REVIEW: ‘Hollow Heart,’ Issue #1

Reading Time: 3 minutes

Hollow Heart #1

Content Warning: Hollow Heart #1 deals with themes of suicide.

Hollow Heart #1 is published by Vault Comics, written by Paul Allor, art by Paul Tucker, and letters by Paul Allor. Meet El. All that remains of El are some of his vital organs, which have been locked inside an armored bio-suit; how he came to be in this state or why are unknown. But one thing is for sure, he isn’t happy, and he is extremely alone.

Loneliness, depression, and isolation. Sadly, these are everyday feelings for many. And despite their prevalence, they can be extremely difficult to talk about. After all, the how’s, whys, and when these feelings visit people can be vastly different from person to person. It is for this reason that anchoring stories on these sorts of topics can be so tricky. What perfectly captures the experience for one person may fail utterly for another. And while I’ve experienced media that nails these themes, it falls short more often than not. Plus, another difficulty makes these concepts a challenging central theme for a comic in particular. They are concepts that take time to grow.

When Hollow Heart #1 opens, we are dropped into the middle of an escape attempt on the part of El. We see him run into security and promptly be disabled through the use of some sort of electrical subjugation device. A lot is going on here that is not clarified for the reader. What is this place? How did El find himself here since he does not wish to be here? Is this some form of prison? None of this is clarified, and those details could have a tremendous impact on how the reader ultimately views El.

Once El is back in his room, he meets Mateo. Mateo is a mechanic who has been assigned to repair El’s damage from his escape attempt. As the mechanic gets to work, he tries to strike up a conversation with El. Though at first, El is reluctant to talk. Through some casual kindness on the part of Mateo, El eventually is willing to talk with him. While Mateo shows El some much-needed respect, he isn’t without his faults here. Well, possibly. While some of Mateo’s actions are manipulative, it can be argued that they are nonetheless done with good intentions. Something for the reader to judge.

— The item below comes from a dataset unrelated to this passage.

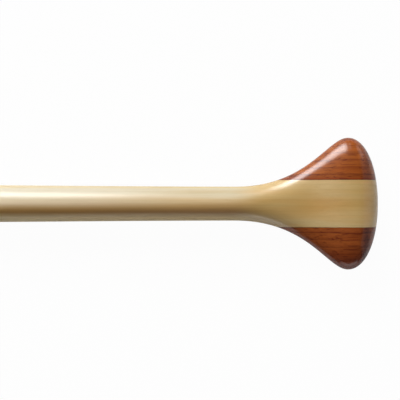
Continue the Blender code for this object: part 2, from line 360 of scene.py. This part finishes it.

During their discussion about El’s escape attempt, El tells Mateo about his tether. A system that, if he managed to get outside the structure that they are in, his life support would cut out, and he would die. This revelation changes the motivations of El’s earlier escape completely.

After his work with El is done, Mateo attempts to clear his head a little by searching out some human companionship. During his search, he comes to a conclusion. He is going to help El.

The writing in Hollow Heart #1 is such that it would be easy to overlook. While most of the conversations that take place are brief, writer Allor puts a sizable nuance level into each, allowing the characters to speak louder than their words.

This nuanced expression is further projected in Tucker’s art. Of which the greatest achievement therein has to be the way the artist captures El.

All the reader sees of El is his face. Well, what’s left of it anyway. As little more than a floating skull with eyes, Tucker manages to give El a profound and heartfelt presence in the panels. El’s pain is always palpable. While El is the central focus, he is far from the only one hurting here. And every emotion within these panels is captured well.

When all is said and done, Hollow Heart #1 delivers an interesting and emotional beginning. While there are many questions that need answering about this story’s protagonists and situations, it certainly feels like it has something to say. Whether or not that message will ultimately resonate with readers is something only time will tell.

Hollow Heart #1 is available now wherever comics are sold.

Hollow Heart #1
4

TL;DR

When all is said and done, Hollow Heart #1 delivers an interesting and emotional beginning. While there are many questions that need answering about this story’s protagonists and situations, it certainly feels like it has something to say. Whether or not that message will ultimately resonate with readers is something only time will tell.